IN February last year, I hitchhiked in a muddied and dangerously overloaded old truck enroute to Chipinge South’s Checheche growth point from Chinyamukwakwa.
As the ramshackle vehicle squirmed and slithered along a muddy road, regularly and nonchalantly doing 180 degree turns at high speed, the weary passengers were amused by the truck driver’s seemingly familiar antics.
Among us was a young woman barely out of her teens, who, with fearful excitement and ignoring her present peril, suddenly blurted out the latest news to anyone who cared to listen. Everyone listened with gleeful interest.
“He is the one who was causing it not to rain. Look,” she points out, “now it’s pouring.”
In her unbridled enthusiasm the young woman had saw it fit to share with everyone the story of a man who had been recently exposed by witch hunters, commonly referred to as “Tsikamutanda”, for allegedly engaging is wizardry.
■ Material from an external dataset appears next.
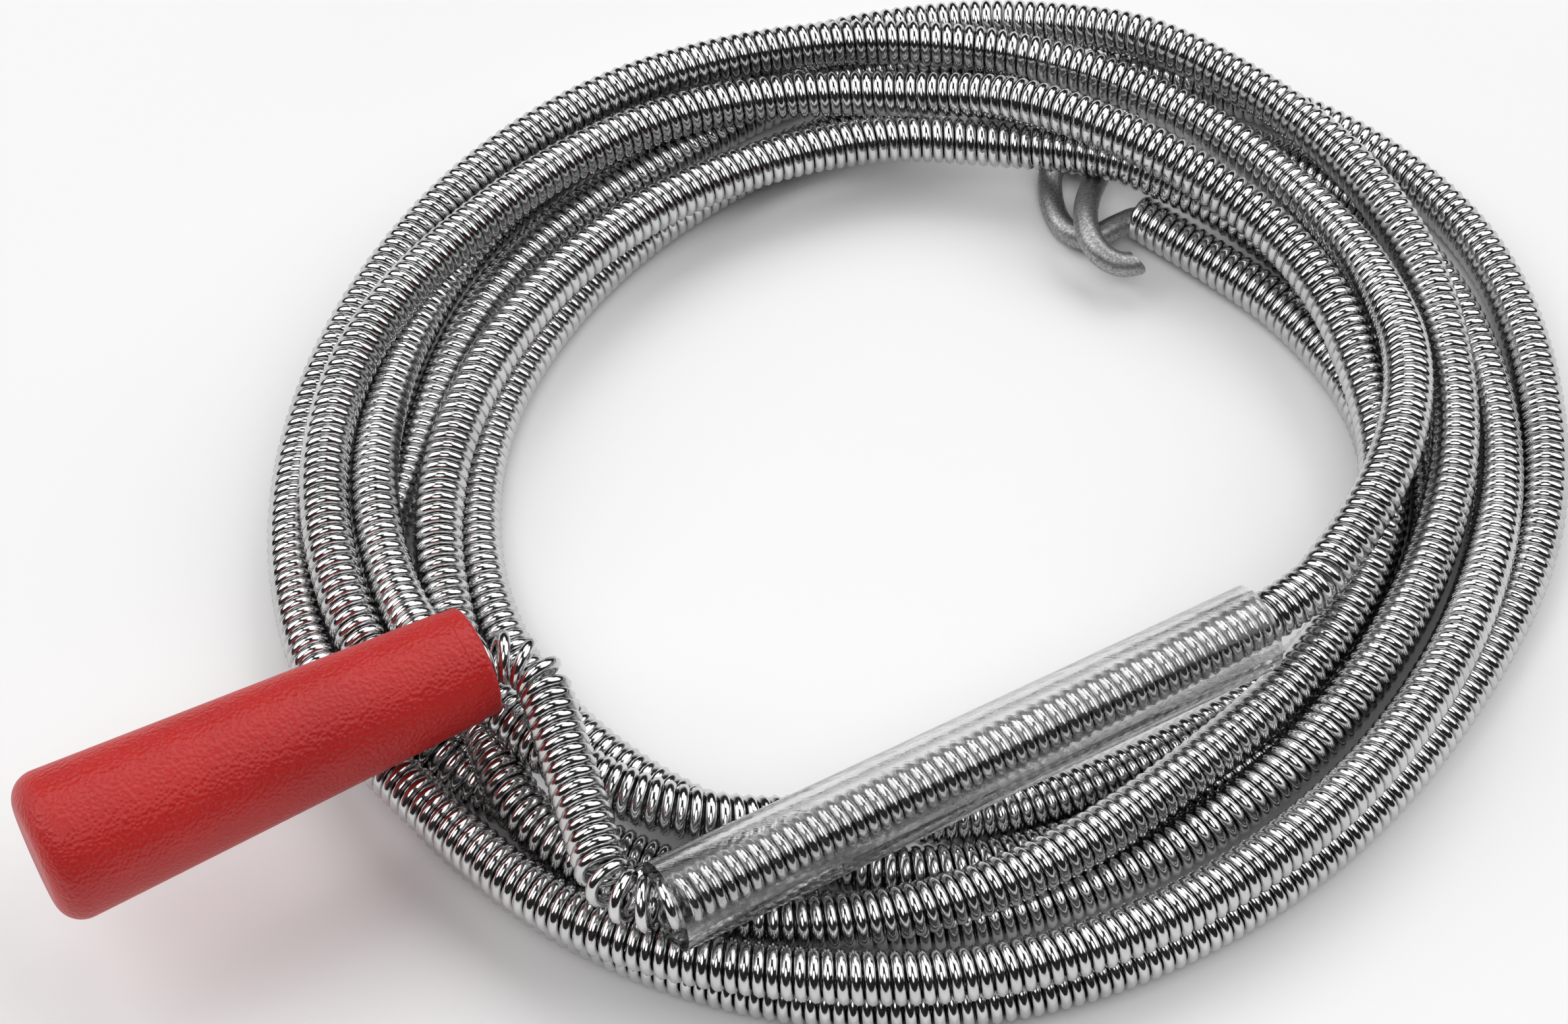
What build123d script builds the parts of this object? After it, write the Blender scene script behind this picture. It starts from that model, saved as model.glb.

The villagers and the Tsikamutandas alleged that this man̓s wizardly was the reason why it had not rained for weeks in Chipinge, where drought had ravaged both people and livestock.
So in addition to surrendering his witchcraft tool, the “culprit” was made to pay a fine of at least three beasts.
Unbelievable, indeed, but someone in Chipinge was, almost a year ago, fined for a phenomenon that was purely natural and has again returned to devastate the Chipinge community as well as virtually the whole country.
And almost a year to date, from the incident in Chipinge, in a classic exposé of how gullible Zimbabweans are or have become, government through Vice President Phelekezela Mphoko, extended a call to religious and traditional leaders to pray for the rains.
Zimbabweans are undoubtedly a religious lot, if not too superstitious a people.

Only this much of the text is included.